Innovation boost through digitization
Airlines, airports, ground handlers, government agencies, electronic service providers all have started collaborations previously never done. The last twelve months have given the industry a boost in innovation, due in particular to digitalization. Apps, contactless payment, digital contact tracking and automated planning in the face of constantly changing parameters have become key drivers of innovation. There also have been some changes in communication, which were urgently needed. Good communication is key to regaining the trust of passengers in aviation. It is the only way to make a successful restart happen. Huntley Lawrence, aviation director at the Port Authority of New York and New Jersey, warned that a lack of consistency in application of rules and guidance threatens to undermine public confidence and the drive to rebuild demand.
The conclusion is obvious that despite all the losses, the industry will continue to invest money in these areas in the coming months and years in the hope that it will pay off. Money invested is money saved, especially when it comes to increasing productivity. When employees can more easily and accurately use data in their operational work, they are better able to fulfill and document tasks.
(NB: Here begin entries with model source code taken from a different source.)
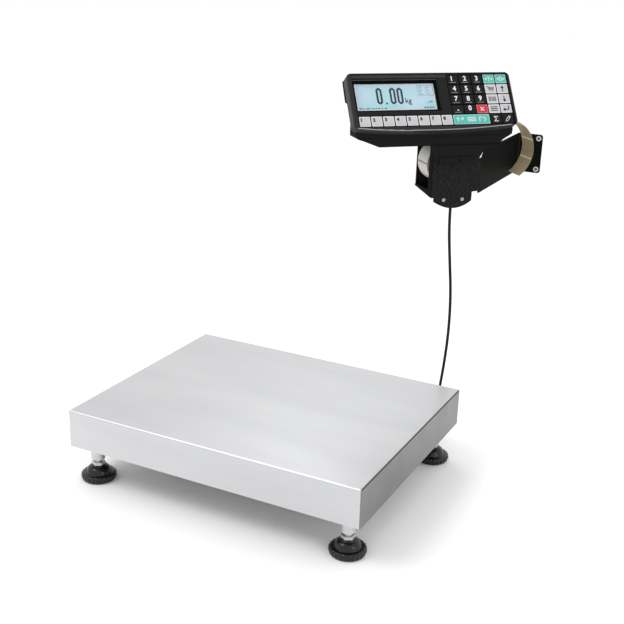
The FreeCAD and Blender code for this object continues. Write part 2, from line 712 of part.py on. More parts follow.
def case_front_points():
    """Front view (u, z) of the rear housing, with its cut lower corners."""
    top = mm.case_top + 5
    return [(mm.case_left, top), (mm.case_left, -27), (-160, -32), (-133, mm.case_floor),
            (79, mm.case_floor), (84.5, -35), (mm.case_right, -26), (mm.case_right, top)]


def case_plan_points():
    """Plan (u, b) of the rear housing, whose left side draws in towards the back."""
    back = mm.case_back + 5
    return [(mm.case_left, -20), (mm.case_right, -20), (mm.case_right, back),
            (mm.case_left + mm.case_taper, back), (mm.case_left, 30)]


def rear_housing():
    """Hollow rear shell with a label slot on its right and a web slot in its floor."""
    side, front, plan = case_side_points(), case_front_points(), case_plan_points()
    shells = []
    for tag, wall in (("outer", 0.0), ("inner", mm.case_wall)):
        side_points = inset(side, wall) if wall else side
        front_points = inset(front, wall) if wall else front
        plan_points = inset(plan, wall) if wall else plan
        if wall:
            # The inner block reaches through the panel's back plane, so the front is open
            forward = (-8 * LEAN_COS, 8 * LEAN_SIN)
            shift = [(x + forward[0], y + forward[1]) for x, y in
                     (side_points[-1], side_points[0])]
            side_points = side_points + shift
        length = prism(f"case_{tag}_side", "YZ_Plane", side_points, mm.case_left - 10,
                       mm.case_right + 10)
        depth = prism(f"case_{tag}_front", "XZ_Plane", front_points, -20, mm.case_back + 20)
        height = prism(f"case_{tag}_plan", "XY_Plane", plan_points, -60, 80)
        block = common(f"case_{tag}", common(f"case_{tag}_block", length, depth), height)
        shells.append(rounded(f"case_{tag}_round", block, mm.case_corner - wall,
                              lambda middle, way: middle.x < mm.case_left + 4
                              and abs(way.y) > 0.9 and middle.z > -28))
    label_slot = box("case_label_slot", "10", "label_width + 6", "6",
                     ("case_right - 6", "label_front - 3", "platen_z + 5.5"))
    web_slot = box("case_web_slot", "30.5", "label_width + 6", "10",
                   ("-16", "label_front - 3", "case_floor - 4"))
    groove = box("case_groove", "case_right - case_left + 10", "7.4", "0.8",
                 ("case_left - 5", "0", "-27.4"))
    jack_hole = cylinder("case_jack_hole", "5.2", "10", ("-120", "case_back - 5", "-25"), "y")
    shell = cut("case_shell", shells[0], shells[1], label_slot, web_slot, groove, jack_hole)
    low, top = ((behind_panel(z, mm.bezel_back - 0.5), z)
                for z in (mm.case_ear_low, mm.case_ear_high))
    ear = rounded("case_ear_round",
                  prism("case_ear", "YZ_Plane",
                        [low, (low[0] + 11, low[1]), (top[0] + 8, top[1]), top],
                        mm.case_left - mm.ear_reach, mm.case_left + 12),
                  2.5, lambda middle, way: middle.x < mm.case_left - mm.ear_reach + 0.1
                  or abs(way.x) > 0.9)
    node(fuse("rear_housing", shell, ear), "rear_housing", TERMINAL)


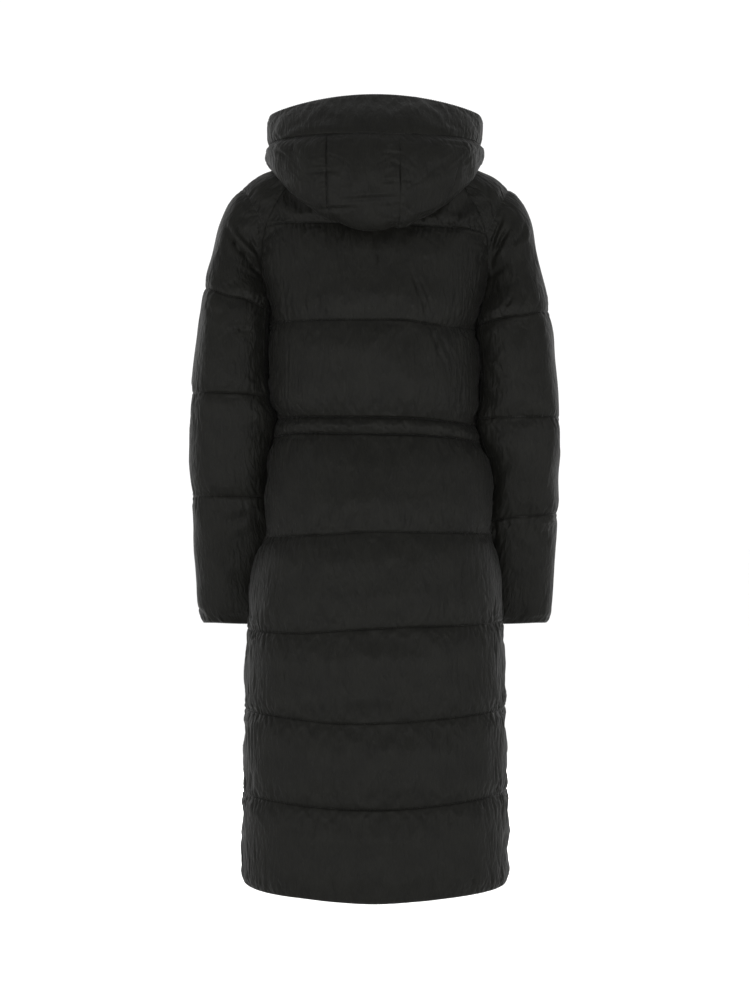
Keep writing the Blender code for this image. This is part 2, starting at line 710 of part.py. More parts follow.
# ---------------------------------------------------------------- the zip
def front_edge_path(panels):
    """The middle of the front closure, from the top of the zip to the hem, and outwards."""
    named = {panel.name: panel for panel in panels}
    columns = [
        (named["hood_brim"].grid[:, 0], named["hood_brim"].normal[:, 0]),
        (named["hood_side_left"].grid[1:, 0], named["hood_side_left"].normal[1:, 0]),
    ]
    for part in ("bodice", "casing", "skirt"):
        panel = named[f"front_{part}_left"]
        columns.append((panel.grid[1:, 0], panel.normal[1:, 0]))
    points = np.concatenate([column[0] for column in columns])
    points[:, 0] = 0
    slope = np.gradient(points, axis=0)
    outward = unit(np.stack([np.zeros(len(points)), slope[:, 2], -slope[:, 1]], axis=1))
    return points, outward


def strip_mesh(name, points, outward, left, right, front, back):
    """A flat strip along a path: its left and right edges, and how deep its faces lie."""
    mesh = bpy.data.meshes.new(name)
    corners = []
    faces = []
    for point, out in zip(points, outward):
        for x, depth in ((left, front), (right, front), (right, back), (left, back)):
            corners.append(point + np.array([x, 0, 0]) - out * depth)
    for i in range(len(points) - 1):
        for k in range(4):
            a, b = 4 * i + k, 4 * i + (k + 1) % 4
            faces.append((a, b, b + 4, a + 4))
    faces.append((3, 2, 1, 0))
    last = 4 * (len(points) - 1)
    faces.append((last, last + 1, last + 2, last + 3))
    mesh.from_pydata([c.tolist() for c in corners], [], faces)
    mesh.update()
    return mesh


def add_zip(panels, collection, cutters, parent):
    points, outward = front_edge_path(panels)
    keep = sorted(set(range(0, len(points), ZIP_STEP)) | {len(points) - 1})
    points, outward = points[keep], outward[keep]
    chain = strip_mesh(
        "zip_chain", points, outward, CHAIN_HALF_WIDTH, -CHAIN_HALF_WIDTH, 0.0, CHAIN_THICK)
    add_object("zip_chain", chain, NYLON_TEETH, collection, parent)
    near = CHAIN_HALF_WIDTH + SEAM_GAP
    far = FRONT_EDGE - SEAM_GAP
    depth = (CHAIN_THICK - TAPE_THICK) / 2
    for side, x1, x2 in (("left", far, near), ("right", -near, -far)):
        tape = strip_mesh(
            "zip_tape_" + side, points, outward, x1, x2, depth, depth + TAPE_THICK)
        add_object("zip_tape_" + side, tape, TAPE_CLOTH, collection, parent)
    return add_slider(points, collection, cutters, parent)


def add_slider(points, collection, cutters, parent):
    """The slider near the top of the zip, and the pull tab that turns in its crown."""
    along = np.concatenate([[0], np.cumsum(np.linalg.norm(np.diff(points, axis=0), axis=1))])
    at = np.array([np.interp(SLIDER_DROP, along, points[:, k]) for k in range(3)])
    reach = SLIDER_DROP + SLIDER_SIZE[2] / 2
    after = np.array([np.interp(reach, along, points[:, k]) for k in range(3)])
    down = unit(after - at)
    outward = np.array([0.0, down[2], -down[1]])
    tilt = math.atan2(down[1], -down[2])

    def beside(depth, drop):
        return at + outward * depth + down * drop

    face = SLIDER_GAP + SLIDER_SIZE[1]
    slider = primitive_box(
        "zip_slider", SLIDER_SIZE, beside(SLIDER_GAP + SLIDER_SIZE[1] / 2, 0), tilt, collection)
    bar_depth = face + CROWN_TUNNEL[0] / 2
    crown = primitive_box(
        "crown_body", CROWN_SIZE, beside(face - CROWN_ROOT + CROWN_SIZE[1] / 2, 0), tilt, cutters)
    add_boolean(slider, crown, "UNION")
    hole_size = (CROWN_SIZE[0] * CUT_THROUGH, CROWN_TUNNEL[0], CROWN_TUNNEL[1])
    tunnel = primitive_box("crown_tunnel", hole_size, beside(bar_depth, 0), tilt, cutters)
    add_boolean(slider, tunnel, "DIFFERENCE")
    slider.data.materials.clear()
    slider.data.materials.append(material("zip_slider", DARK_METAL))
    slider.parent = parent

    # the pull tab hangs plumb; its hinge empty stands on the axis of the bar
    pivot = beside(bar_depth, 0)
    hinge = bpy.data.objects.new("pull_tab_hinge", None)
    hinge.location = pivot
    collection.objects.link(hinge)
    hinge.parent = parent
    middle = (0, 0, TAB_BAR / 2 - TAB_SIZE[2] / 2)
    tab = primitive_box("zip_pull_tab", TAB_SIZE, middle, 0, collection)
    window_size = (TAB_WINDOW[0], TAB_SIZE[1] * CUT_THROUGH, TAB_WINDOW[1])
    window_place = (pivot[0], pivot[1], pivot[2] - TAB_BAR / 2 - TAB_WINDOW[1] / 2)
    window = primitive_box("tab_window", window_size, window_place, 0, cutters)
    add_boolean(tab, window, "DIFFERENCE")
    tab.data.materials.clear()
    tab.data.materials.append(material("zip_pull_tab", DARK_METAL))
    tab.parent = hinge
    return pivot


def main():
    for old in list(bpy.data.objects):
        bpy.data.objects.remove(old)
    collection = bpy.data.collections.new("long_puffer_coat")
    cutters = bpy.data.collections.new("cutters")
    bpy.context.scene.collection.children.link(collection)
    bpy.context.scene.collection.children.link(cutters)
    coat = bpy.data.objects.new("coat", None)
    collection.objects.link(coat)
    panels = body_panels() + sleeve_panels() + hood_panels()
    share_seam_directions(panels)
    for panel in panels:
        add_panel(panel, collection, coat)
    pivot = add_zip(panels, collection, cutters, coat)
    print("pull tab hinge at", [round(float(v), 5) for v in pivot])


main()
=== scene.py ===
"""The looks of a long hooded puffer coat: its filled cloth, stitching and zip, and a plain studio.

Metres, +Z up. The wearer's front faces -Y and the wearer's left is +X; the origin is the
middle of the neck opening. The coat is put together piece by piece, from the back panels
to the zip. Each cloth piece is laid out as a grid of points, from the top down, on the
crest of its filling; stitches, gathers and creases then pull it in or push it out.
"""
import json
import math
from collections import namedtuple

import bmesh
import bpy
import numpy as np
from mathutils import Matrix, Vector, noise


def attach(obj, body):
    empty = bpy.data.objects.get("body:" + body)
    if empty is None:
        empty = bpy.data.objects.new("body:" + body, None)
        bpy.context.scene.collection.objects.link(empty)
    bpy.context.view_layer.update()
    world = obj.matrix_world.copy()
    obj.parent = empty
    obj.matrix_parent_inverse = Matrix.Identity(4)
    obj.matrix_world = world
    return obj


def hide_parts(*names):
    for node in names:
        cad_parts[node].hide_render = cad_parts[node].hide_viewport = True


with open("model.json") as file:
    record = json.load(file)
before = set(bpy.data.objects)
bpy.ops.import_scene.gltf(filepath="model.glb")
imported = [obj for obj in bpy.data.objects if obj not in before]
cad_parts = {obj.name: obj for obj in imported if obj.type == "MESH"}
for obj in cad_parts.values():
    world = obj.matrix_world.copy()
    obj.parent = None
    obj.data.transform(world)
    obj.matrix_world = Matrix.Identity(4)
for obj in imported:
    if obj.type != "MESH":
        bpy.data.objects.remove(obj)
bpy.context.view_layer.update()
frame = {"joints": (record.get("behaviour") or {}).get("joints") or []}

# ---------------------------------------------------------------- studio
# A plain white sweep, lit softly from all round as for a catalogue: a bright surround,
# softboxes behind and beside the coat that rim it, a fill, and weaker ones for its front.
CAMERA_PLACE = (0.0, 2.9, -0.54)
CAMERA_LENS = 65.25                 # 1.6 m fill the picture's height at the coat
FLOOR_HEIGHT = -1.42                # where the wearer's soles would be
FLOOR_SIZE = 60.0
SURROUND = 1.07


def add_object(name, data):
    made = bpy.data.objects.new(name, data)
    bpy.context.scene.collection.objects.link(made)
    return made


def set_inputs(node, values):
    for name, value in values.items():
        node.inputs[name].default_value = value


def new_material(name, values):
    """A material with its Principled BSDF's inputs set; its node tree and that shader too."""
    made = bpy.data.materials.new(name)
    made.use_nodes = True
    shader = made.node_tree.nodes["Principled BSDF"]
    set_inputs(shader, values)
    return made, made.node_tree, shader


camera_data = bpy.data.cameras.new("camera")
camera_data.sensor_width = 36.0
camera_data.lens = CAMERA_LENS
camera = add_object("camera", camera_data)
camera.location = CAMERA_PLACE
camera.rotation_euler = (math.radians(90), 0, math.radians(180))
bpy.context.scene.camera = camera
bpy.context.scene.view_settings.view_transform = "Standard"

studio = bpy.data.worlds.new("studio")
studio.use_nodes = True
set_inputs(studio.node_tree.nodes["Background"], {
    "Color": (1, 1, 1, 1), "Strength": SURROUND})
bpy.context.scene.world = studio

reach = FLOOR_SIZE / 2
floor_mesh = bpy.data.meshes.new("floor")
corners = ((-reach, -reach), (reach, -reach), (reach, reach), (-reach, reach))
floor_mesh.from_pydata([(x, y, FLOOR_HEIGHT) for x, y in corners], [], [(0, 1, 2, 3)])
floor = add_object("floor", floor_mesh)
paper = new_material("studio_paper", {"Base Color": (0.95, 0.95, 0.95, 1), "Roughness": 0.9})
floor_mesh.materials.append(paper[0])

Softbox = namedtuple("Softbox", "name place target width height power mirrored")
SOFTBOXES = (
    Softbox("softbox_back_left", (1.5, 2.6, -1.3), (0, 0, -1.1), 0.9, 0.9, 42, True),
    Softbox("softbox_back_right", (-1.5, 2.6, -1.3), (0, 0, -1.1), 0.9, 0.9, 42, True),
    Softbox("softbox_side_left", (2.6, 0.9, -0.9), (0, 0, -0.8), 0.9, 1.2, 8, True),
    Softbox("softbox_side_right", (-2.6, 0.9, -0.9), (0, 0, -0.8), 0.9, 1.2, 8, True),
    Softbox("softbox_back_fill", (0, 3.1, -1.2), (0, 0, -1.2), 1.4, 0.5, 70, False),
    Softbox("softbox_front_left", (2.2, -2.0, 0.2), (0, 0, -0.6), 0.9, 2.4, 16, True),
    Softbox("softbox_front_right", (-2.2, -2.0, 0.2), (0, 0, -0.6), 0.9, 2.4, 16, True),
    Softbox("softbox_front_fill", (0, -3.1, -0.8), (0, 0, -0.8), 1.4, 0.9, 90, False),
)
for box in SOFTBOXES:
    lamp = bpy.data.lights.new(box.name, "AREA")
    lamp.shape = "RECTANGLE"
    lamp.size = box.width
    lamp.size_y = box.height
    lamp.energy = box.power
    stand = add_object(box.name, lamp)
    stand.location = box.place
    stand.visible_glossy = box.mirrored     # the fill lights the cloth but has no reflection
    aim = Vector(box.target) - Vector(box.place)
    stand.rotation_euler = aim.to_track_quat("-Z", "Y").to_euler()


# ---------------------------------------------------------------- back panels
# The back is cut in three: the bodice from the neck to the waist, the narrow casing of the
# waist cord, and the long skirt. Each is thin nylon over filling, quilted straight across
# every 15 cm, so that between two stitch lines it stands out like a flat pillow.
SIDES = {"left": 1, "right": -1}    # and the sign of x on each
STATIONS = np.array([-1, -0.8, -0.55, -0.28, 0, 0.28, 0.55, 0.8, 1])
Line = namedtuple("Line", "name back front front_left front_right rows")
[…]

Trend for technical innovations going strong
At some point, no one knows exactly when, there will be a “post-crisis”. This point in time will not be the same in all parts of the world. Asia and the United States are certainly closer than Europe, due to low case numbers in Asia and strong vaccination progress in the USA. But one thing is true for all markets. More than ever before, technological innovation will be crucial, because it will determine the competitiveness of market players. In the coming months and years in particular, there will be an oversupply on the market that will allow those who have adapted best to the new conditions to survive. Technology will be a key factor.